Prompt to try: "What do you think will happen if we mix blue and yellow?"

10. Create a Summer Discovery Table

Set up a discovery table with natural materials like rocks, shells, pinecones, flowers, leaves, sticks, and magnifying glasses. Invite children to touch, sort, compare, count, and describe what they notice.

Discovery tables encourage curiosity and help children practice observation, classification, vocabulary, and early science skills.

Activity idea: Ask children to sort objects by color, size, texture, or shape.

Tips for Managing Messy Play

Messy play is easier to enjoy when the setup is simple and cleanup is manageable. A little preparation can help children explore freely while keeping the space organized.

  • Take it outside: Outdoor spaces make water play, painting, and sensory activities easier to manage.
  • Use washable materials: Choose washable paint, child-safe supplies, and easy-to-clean tools.
  • Create a dedicated play zone: Sensory bins, activity trays, and sand and water tables help contain materials.
  • Dress for mess: Smocks, old clothes, or swimsuits make cleanup easier.
  • Keep cleanup supplies nearby: Towels, wipes, bins, and rinse buckets can make transitions smoother.

Learning Through Sensory Play

Creative summer crafts, sensory bins, and water play activities give children meaningful ways to explore the world around them. As they scoop, pour, mix, paint, dig, and create, they are developing skills that support learning across every area of development.

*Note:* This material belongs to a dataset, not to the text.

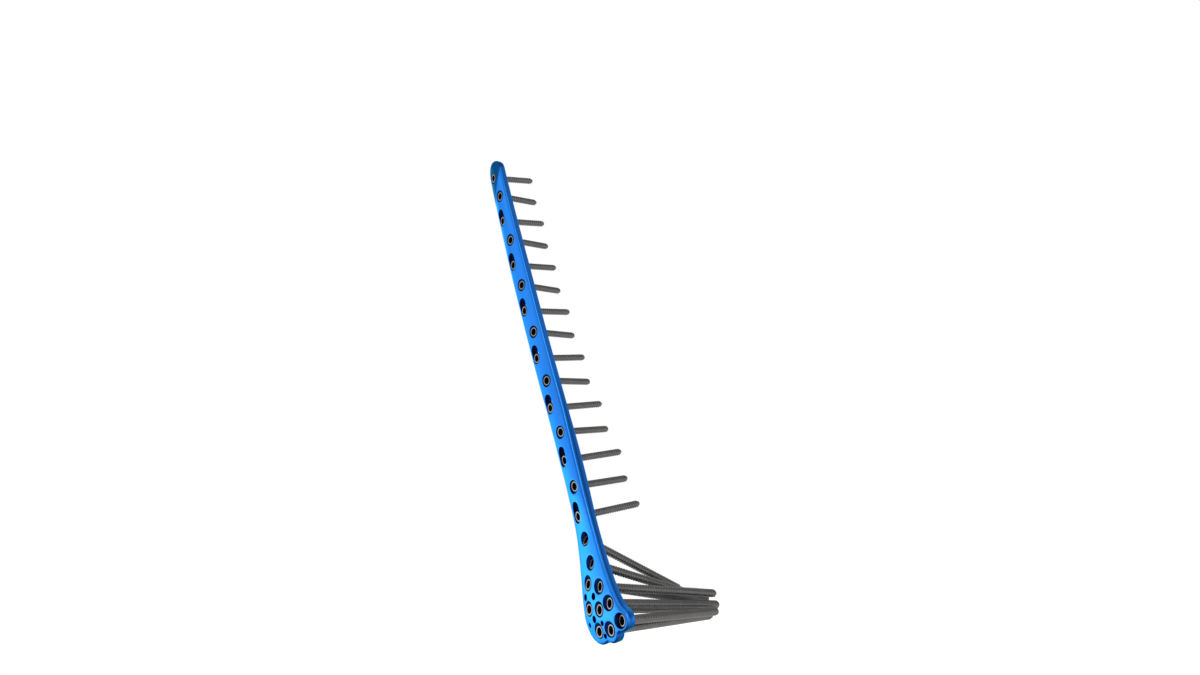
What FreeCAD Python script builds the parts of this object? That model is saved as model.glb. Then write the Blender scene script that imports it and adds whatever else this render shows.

For little learners, messy play builds confidence, creativity, independence, and curiosity. It also encourages children to ask questions, test ideas, and discover how materials work.

Embrace the Mess This Summer

This summer, do not be afraid to embrace a little mess. Some of the most meaningful learning happens when children are free to splash, scoop, pour, create, and explore.

With simple materials, outdoor space, and supportive tools like sensory bins and sand and water tables, families and educators can create playful learning experiences that children will remember long after summer ends.